=== WHAT YOU SHOULD DO ===
Your task is to copy every line of this material exactly.

=== STORED DATA ===

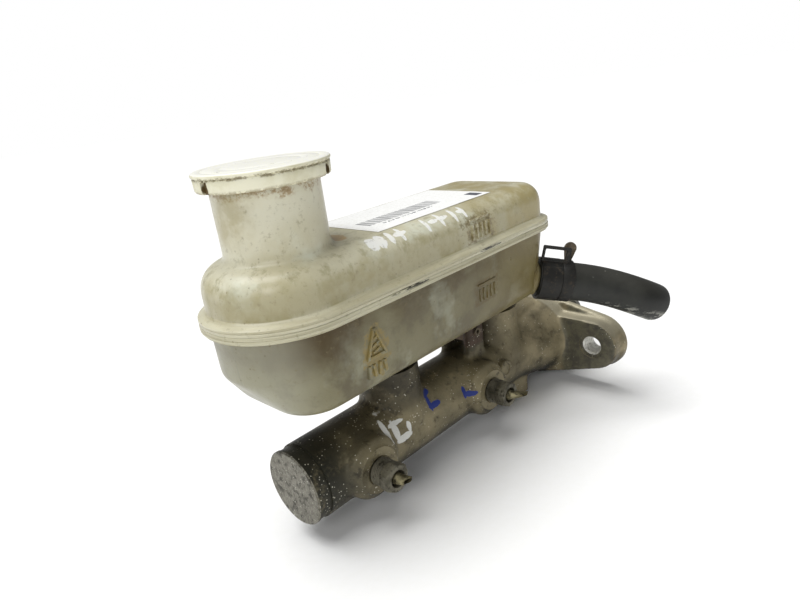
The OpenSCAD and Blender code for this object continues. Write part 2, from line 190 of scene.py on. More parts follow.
def outward(obj):
    edit_all(obj)
    bpy.ops.mesh.normals_make_consistent(inside=False)
    close_edit()
    return obj


def turned(axis, steps, across=(0, 0), sides=64):
    """Turned piece drawn out of a short bar through steps of radius and height."""
    (r0, h0), (r1, h1) = steps[0], steps[1]
    deselect()
    bpy.ops.mesh.primitive_cone_add(
        vertices=sides, radius1=r0 * MM, radius2=r1 * MM, depth=(h1 - h0) * MM,
        end_fill_type="NGON", location=(0, 0, (h0 + h1) / 2 * MM))
    obj = settle()
    select_faces(obj, lambda centre, normal: normal.z > 0.9 and centre.z > (h1 - 0.001) * MM)
    r, h = r1, h1
    for r_next, h_next in steps[2:]:
        bpy.ops.mesh.extrude_region_move(TRANSFORM_OT_translate={"value": (0, 0, (h_next - h) * MM)})
        ratio = r_next / r
        bpy.ops.transform.resize(value=(ratio, ratio, 1), center_override=(0, 0, h_next * MM))
        r, h = r_next, h_next
    close_edit()
    outward(obj)
    obj.rotation_euler = TURN[axis]
    obj.location = spot_on(axis, 0, across)
    return settle()


def join(parts, name=None):
    deselect()
    for part in parts:
        part.select_set(True)
    bpy.context.view_layer.objects.active = parts[0]
    if len(parts) > 1:
        bpy.ops.object.join()
    obj = bpy.context.object
    if name:
        obj.name = name
    return obj


def hull(parts):
    """The tight skin round several parts."""
    obj = join(parts)
    edit_all(obj)
    bpy.ops.mesh.convex_hull()
    close_edit()
    return outward(obj)


def modify(obj, kind, **values):
    pick(obj)
    bpy.ops.object.modifier_add(type=kind)
    modifier = obj.modifiers[-1]
    for key, value in values.items():
        setattr(modifier, key, value)
    bpy.ops.object.modifier_apply(modifier=modifier.name)
    return obj


def combine(obj, others, how):
    """Cuts the others out of obj, or adds them to it, one after another."""
    for other in others:
        modify(obj, "BOOLEAN", operation=how, object=other, solver=SOLVER)
        bpy.data.objects.remove(other, do_unlink=True)
    return obj


def moulded(obj, rounds):
    """Gives joined parts one even skin whose inner corners are filled, as a casting has."""
    modify(obj, "REMESH", mode="VOXEL", voxel_size=VOXEL * MM)
    modify(obj, "SMOOTH", factor=0.5, iterations=rounds)
    return obj


def slice_off(obj, at, normal):
    """Cuts obj flat through a point and throws away the side the normal points to."""
    edit_all(obj)
    bpy.ops.mesh.bisect(plane_co=Vector(at) * MM, plane_no=normal, use_fill=True, clear_outer=True)
    close_edit()
    return obj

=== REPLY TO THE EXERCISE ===
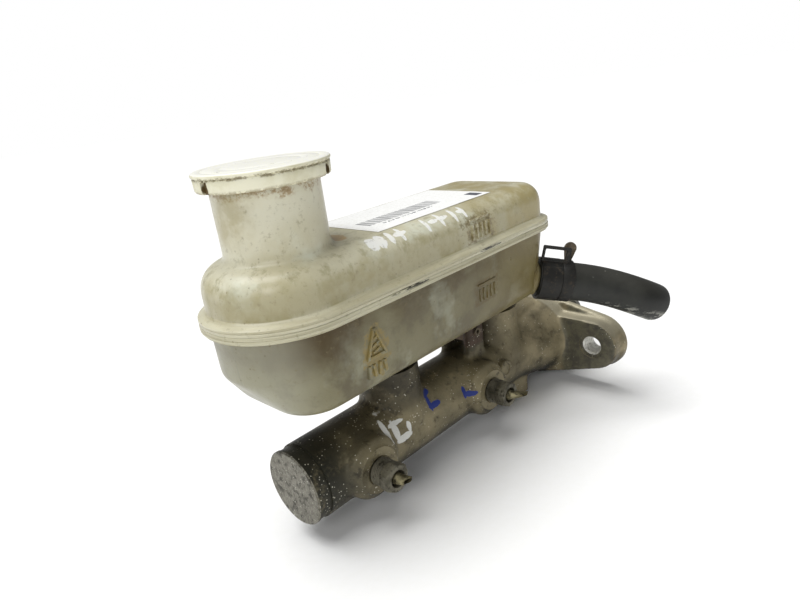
The OpenSCAD and Blender code for this object continues. Write part 2, from line 190 of scene.py on. More parts follow.
def outward(obj):
    edit_all(obj)
    bpy.ops.mesh.normals_make_consistent(inside=False)
    close_edit()
    return obj


def turned(axis, steps, across=(0, 0), sides=64):
    """Turned piece drawn out of a short bar through steps of radius and height."""
    (r0, h0), (r1, h1) = steps[0], steps[1]
    deselect()
    bpy.ops.mesh.primitive_cone_add(
        vertices=sides, radius1=r0 * MM, radius2=r1 * MM, depth=(h1 - h0) * MM,
        end_fill_type="NGON", location=(0, 0, (h0 + h1) / 2 * MM))
    obj = settle()
    select_faces(obj, lambda centre, normal: normal.z > 0.9 and centre.z > (h1 - 0.001) * MM)
    r, h = r1, h1
    for r_next, h_next in steps[2:]:
        bpy.ops.mesh.extrude_region_move(TRANSFORM_OT_translate={"value": (0, 0, (h_next - h) * MM)})
        ratio = r_next / r
        bpy.ops.transform.resize(value=(ratio, ratio, 1), center_override=(0, 0, h_next * MM))
        r, h = r_next, h_next
    close_edit()
    outward(obj)
    obj.rotation_euler = TURN[axis]
    obj.location = spot_on(axis, 0, across)
    return settle()


def join(parts, name=None):
    deselect()
    for part in parts:
        part.select_set(True)
    bpy.context.view_layer.objects.active = parts[0]
    if len(parts) > 1:
        bpy.ops.object.join()
    obj = bpy.context.object
    if name:
        obj.name = name
    return obj


def hull(parts):
    """The tight skin round several parts."""
    obj = join(parts)
    edit_all(obj)
    bpy.ops.mesh.convex_hull()
    close_edit()
    return outward(obj)


def modify(obj, kind, **values):
    pick(obj)
    bpy.ops.object.modifier_add(type=kind)
    modifier = obj.modifiers[-1]
    for key, value in values.items():
        setattr(modifier, key, value)
    bpy.ops.object.modifier_apply(modifier=modifier.name)
    return obj


def combine(obj, others, how):
    """Cuts the others out of obj, or adds them to it, one after another."""
    for other in others:
        modify(obj, "BOOLEAN", operation=how, object=other, solver=SOLVER)
        bpy.data.objects.remove(other, do_unlink=True)
    return obj


def moulded(obj, rounds):
    """Gives joined parts one even skin whose inner corners are filled, as a casting has."""
    modify(obj, "REMESH", mode="VOXEL", voxel_size=VOXEL * MM)
    modify(obj, "SMOOTH", factor=0.5, iterations=rounds)
    return obj


def slice_off(obj, at, normal):
    """Cuts obj flat through a point and throws away the side the normal points to."""
    edit_all(obj)
    bpy.ops.mesh.bisect(plane_co=Vector(at) * MM, plane_no=normal, use_fill=True, clear_outer=True)
    close_edit()
    return obj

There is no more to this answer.